A cyclist takes a picture of himself at the Lapindo mud field in Sidoarjo. — Reuters photo
SIDOARJO, Indonesia: Plodding around a vast field of mud that sits on top of a dozen submerged villages, tourists snap photographs of a volcano that is still spewing sludge nearly a decade after it erupted in one of the strangest disasters on record.
A short distance away, a woman surveys stone sculptures of half-buried people and monuments commemorating the 2006 catastrophe that displaced tens of thousands of villagers and transformed a landscape stretching across hundreds of hectares at the eastern end of Indonesia's Java island.
Reports at the time put the death toll at around a dozen.
Disaster tourism has become more common in Indonesia, where visitors are drawn to sites of earthquakes, floods and volcanic eruptions to witness the aftermath of catastrophes or simply do some soul-searching.

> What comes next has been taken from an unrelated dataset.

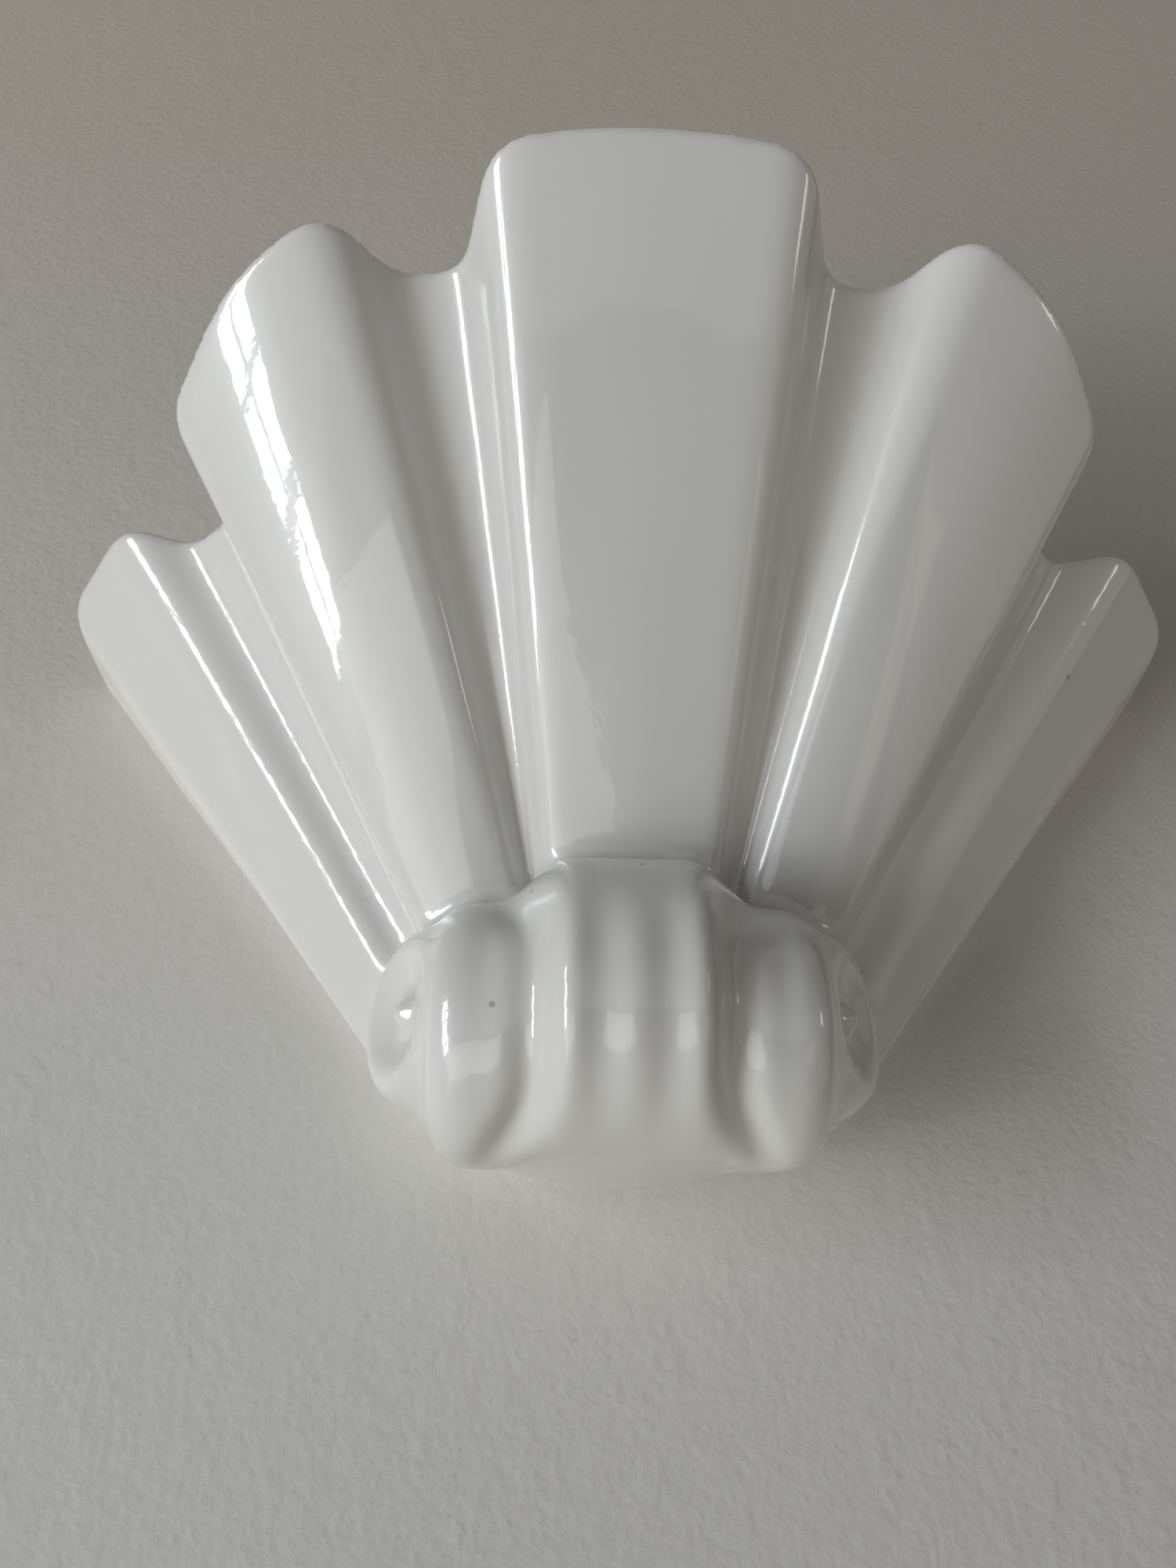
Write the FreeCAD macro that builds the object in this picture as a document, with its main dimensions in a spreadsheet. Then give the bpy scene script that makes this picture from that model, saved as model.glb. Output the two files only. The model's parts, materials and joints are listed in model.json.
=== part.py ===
import FreeCAD, Part
import Sketcher
import math
import os
import re

# Shell wall sconce: a slip-cast, glazed ceramic scallop shell with a scroll at its foot, open at the
# back and the top, hung on a folded steel bracket that also carries a small lampholder and its lamp.
#
# Frame: X to the right, Z up, the wall is the plane y = 0 and the room lies towards -Y.
# The origin is the middle of the two wall slots of the bracket.  Millimetres throughout.

Vector = FreeCAD.Vector

SIZES = (
    # ceramic casting
    ("slot_height", 118.0, "wall slots above the foot of the shell"),
    ("shell_wall", 7.0, "casting wall, measured level, at the rim"),
    ("hollow_half_width", 40.0, "half width of the hollow where the flutes run into the scroll"),
    ("hollow_depth", 20.0, "depth of the hollow there"),
    ("hollow_low", 13.0, "lower end of the hollow above the foot, at the wall"),
    ("hollow_high", 48.0, "lower end of the hollow above the foot, in the middle"),
    ("roll_wall", 7.5, "casting wall round the scroll"),
    ("foot_half_width", 62.0, "half width of the rounded foot on the wall"),
    ("foot_rise", 45.0, "height over which the foot rounds up into the flutes"),
    ("roll_middle_radius", 32.4, "scroll radius at its middle band"),
    ("roll_middle_out", 41.0, "scroll centre in front of the wall, middle band"),
    ("roll_middle_up", 32.0, "scroll centre above the foot, middle band"),
    ("roll_side_radius", 27.6, "scroll radius at the side barrels"),
    ("roll_side_out", 35.5, "scroll centre in front of the wall, side barrels"),
    ("roll_side_up", 27.0, "scroll centre above the foot, side barrels"),
    ("roll_half_length", 43.0, "half length of the scroll between its end faces"),
    ("band_half_width", 12.0, "half width of the middle band at its full height"),
    ("barrel_start", 32.0, "where the side barrels have their own height, sideways"),
    ("barrel_crown", 1.2, "rise of a side barrel's crown"),
    ("end_run", 12.0, "length over which the scroll rounds in at each end"),
    ("end_round", 6.0, "amount by which it rounds in there"),
    ("ripple_pitch", 13.5, "pitch of the soft flutes on the middle band"),
    ("ripple_depth", 0.9, "half depth of the soft flutes on the middle band"),
    ("groove_place", 20.5, "centre of the deep groove beside the middle band"),
    ("groove_depth", 4.2, "depth of that groove"),
    ("groove_half_width", 2.8, "half width of that groove"),
    ("volute_radius", 24.0, "radius of the turned end behind its face"),
    ("face_radius", 17.0, "radius of the scroll's end face"),
    ("volute_length", 24.0, "length of the turned end of the scroll"),
    ("volute_side", 50.5, "centre of the end face, sideways"),
    ("volute_out", 41.0, "centre of the end face, in front of the wall"),
    ("volute_up", 30.0, "centre of the end face, above the foot"),
    ("volute_splay", 32.0, "angle by which the end face looks forward, degrees"),
    ("eye_radius", 4.0, "radius of the eye of the volute"),
    ("dish_depth", 3.6, "depth of the dished end face"),
    # hanging lugs in the casting, and the hooks they drop on
    ("lug_height", 12.0, "height of a hanging lug"),
    ("lug_depth", 10.0, "depth of a hanging lug, front to back"),
    ("lug_setback", 2.0, "back of a lug in front of the wall"),
    ("lug_inner_end", 73.0, "inner end of a lug from the middle"),
    ("lug_round", 2.0, "rounding of the lug's free end"),
    ("seat_gap", 0.3, "clearance under a lug at rest"),
    ("lip_gap", 0.5, "clearance between a lug and the hook's lip"),
    # bracket
    ("sheet", 1.5, "steel sheet of the bracket and the arm"),
    ("strap_half_length", 95.0, "half length of the cross strap"),
    ("strap_half_height", 14.0, "half height of the cross strap"),
    ("strap_end_radius", 8.0, "corner radius of the cross strap"),
    ("tongue_half_width", 17.0, "half width of the hanging tongue"),
    ("tongue_drop", 94.0, "lower end of the tongue below the slots"),
    ("slot_spacing", 60.0, "distance between the wall slots"),
    ("slot_half_width", 2.6, "half width of a wall slot"),
    ("slot_length", 12.0, "length of a wall slot, end to end"),
    ("hook_place", 84.0, "middle of a hook from the middle of the bracket"),
    ("hook_width", 14.0, "width of a hook"),
    ("hook_drop", 22.0, "hook floor below the slots"),
    ("hook_lip", 7.0, "height of the hook's lip above its floor"),
    # lampholder arm
    ("arm_drop", 24.0, "top of the arm below the slots"),
    ("arm_half_width", 12.0, "half width of the arm"),
    ("lamp_axis_out", 34.0, "lamp axis in front of the wall"),
    ("arm_rise", 34.0, "height of the arm's upright leg"),
    ("rivet_radius", 2.0, "rivet shank radius"),
    ("rivet_head_radius", 3.6, "rivet head radius"),
    ("rivet_head_height", 1.6, "rivet head height"),
    ("rivet_low", 10.0, "lower rivet above the arm"),
    ("rivet_pitch", 14.0, "distance between the rivets"),
    # hollow nipple, nut and washer
    ("nipple_radius", 5.0, "M10 x 1 nipple, outside radius"),
    ("nipple_bore", 3.6, "nipple bore radius"),
    ("nipple_above", 7.0, "nipple above the arm"),
    ("nipple_below", 9.0, "nipple below the arm"),
    ("thread_gap", 0.05, "radial play of a plain-drawn thread"),
    ("nut_across", 7.5, "half width across flats of the nut"),
    ("nut_height", 5.0, "nut height"),
    ("washer_radius", 7.6, "toothed washer radius"),
    ("washer_thick", 0.8, "toothed washer thickness"),
    # lampholder
    ("holder_radius", 14.0, "lampholder outside radius"),
    ("holder_wall", 1.6, "lampholder moulding wall"),
    ("cap_height", 20.0, "height of the lampholder's lower cap"),
    ("skirt_height", 30.0, "height of the lampholder's upper skirt"),
    ("joint_gap", 0.2, "gap between the cap and the skirt"),
    ("core_radius", 12.0, "radius of the insulating core"),
    ("core_foot", 12.0, "foot of the core above the arm"),
    ("core_floor", 24.0, "floor of the core's socket above the arm"),
    ("core_top", 47.0, "top of the core above the arm"),
    ("core_gap", 0.3, "play of the core in the skirt"),
    ("sleeve_thick", 0.5, "thickness of the screw sleeve"),
    ("sleeve_foot", 27.0, "foot of the screw sleeve above the arm"),
    ("mouth_radius", 9.6, "mouth of the skirt, radius"),
    ("tab_width", 5.0, "width of the centre contact"),
    ("tab_thick", 0.6, "thickness of the centre contact"),
    ("core_hole_place", 6.0, "wire hole in the core from its axis"),
    ("core_hole_radius", 1.6, "wire hole in the core, radius"),
    ("pinch_radius", 1.5, "wire pinching screw radius"),
    ("pinch_up", 18.0, "wire pinching screws above the arm"),
    # lamp
    ("lamp_cap_radius", 6.9, "E14 cap radius"),
    ("lamp_play", 0.1, "radial play of the cap in its sleeve"),
    ("lamp_foot", 27.5, "lamp contact above the arm"),
    ("contact_radius", 2.6, "lamp contact radius"),
    ("contact_height", 1.4, "lamp contact height"),
    ("insulator_height", 3.0, "height of the cap's glass insulator"),
    ("lamp_cap_height", 20.0, "height of the cap's shell"),
    ("lamp_cap_wall", 0.4, "cap sheet thickness"),
    ("collar_radius", 8.2, "collar at the top of the cap"),
    ("collar_height", 3.6, "height of that collar"),
    ("globe_radius", 22.5, "globe radius"),
    ("globe_up", 80.0, "globe centre above the arm"),
    ("globe_wall", 1.0, "glass thickness"),
    ("neck_flow", 6.0, "radius by which the neck flows into the globe"),
    ("stem_radius", 2.4, "glass stem radius"),
    ("stem_top", 68.0, "top of the glass stem above the arm"),
    ("filament_length", 24.0, "length of a filament strip"),
    ("filament_radius", 0.9, "radius of a filament strip"),
    ("filament_ring", 6.0, "radius on which the filament strips stand"),
    ("support_radius", 0.4, "radius of the filament supports"),
    # terminal block and earth
    ("block_drop", 54.0, "top of the terminal block below the slots"),
    ("block_height", 15.0, "terminal block height"),
    ("block_half_width", 15.5, "half width of the terminal block"),
    ("block_depth", 14.0, "terminal block depth"),
    ("pole_pitch", 10.0, "distance between the poles"),
    ("pole_radius", 2.6, "outside radius of a pole tube"),
    ("pole_bore", 1.5, "bore of a pole tube"),
    ("pole_out", 8.5, "pole tubes in front of the wall"),
    ("clamp_radius", 1.3, "clamping screw radius"),
    ("clamp_inset", 4.0, "clamping screws from the block's ends"),
    ("fix_radius", 1.4, "block fixing screw radius"),
    ("fix_head_radius", 2.4, "block fixing screw head radius"),
    ("fix_head_height", 1.6, "block fixing screw head height"),
    ("earth_place", 50.0, "earth screw from the middle of the strap"),
    ("earth_radius", 2.0, "earth screw radius"),
    ("earth_head_radius", 3.8, "earth screw head radius"),
    ("earth_head_height", 2.4, "earth screw head height"),
    ("ring_thick", 0.8, "ring tag thickness"),
    ("ring_radius", 4.2, "ring tag radius"),
    ("barrel_radius", 1.9, "ring tag barrel radius"),
    ("barrel_length", 6.0, "ring tag barrel length"),
    ("cable_hole_drop", 82.0, "cable hole below the slots"),
    ("cable_hole_radius", 6.6, "cable hole radius"),
    ("bush_gap", 0.1, "play of the cable bush in its hole"),
    ("bush_bore", 4.2, "cable bush bore radius"),
    ("bush_flange_radius", 8.6, "cable bush flange radius"),
    ("bush_flange_height", 2.2, "cable bush flange height"),
    # leads
    ("lead_radius", 1.1, "lead radius over its insulation"),
)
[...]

"I had watched a lot of the news on television, but I didn't expect that seeing it with my own eyes could give such a different impression," said tourist Wisnu Titik Kartiani at Sidoarjo's mudflow disaster site.
"If this is called tourism, I suppose this is tragic tourism."
Her guide, Sumono, was one of the villagers who now ferry tourists on their motorcycles or sell videos of the disaster that took away their livelihoods as factory workers.
"We are grateful for any work we can get," he said.
At its peak, mud was spewing at a rate of around 150,000 cubic metres a day from the volcano at Sidoarjo, which many believed was triggered when PT Lapindo Brantas, a company linked to the powerful Bakrie family, was drilling for oil and gas.
The Bakries denied wrongdoing and said it was due to natural causes.
The government had agreed to foot part of the compensation costs and, to date, around 90 per cent of the victims had received payments, said Wahyu Sutopo, an official at the Sidoarjo Mudflow Mitigation Agency.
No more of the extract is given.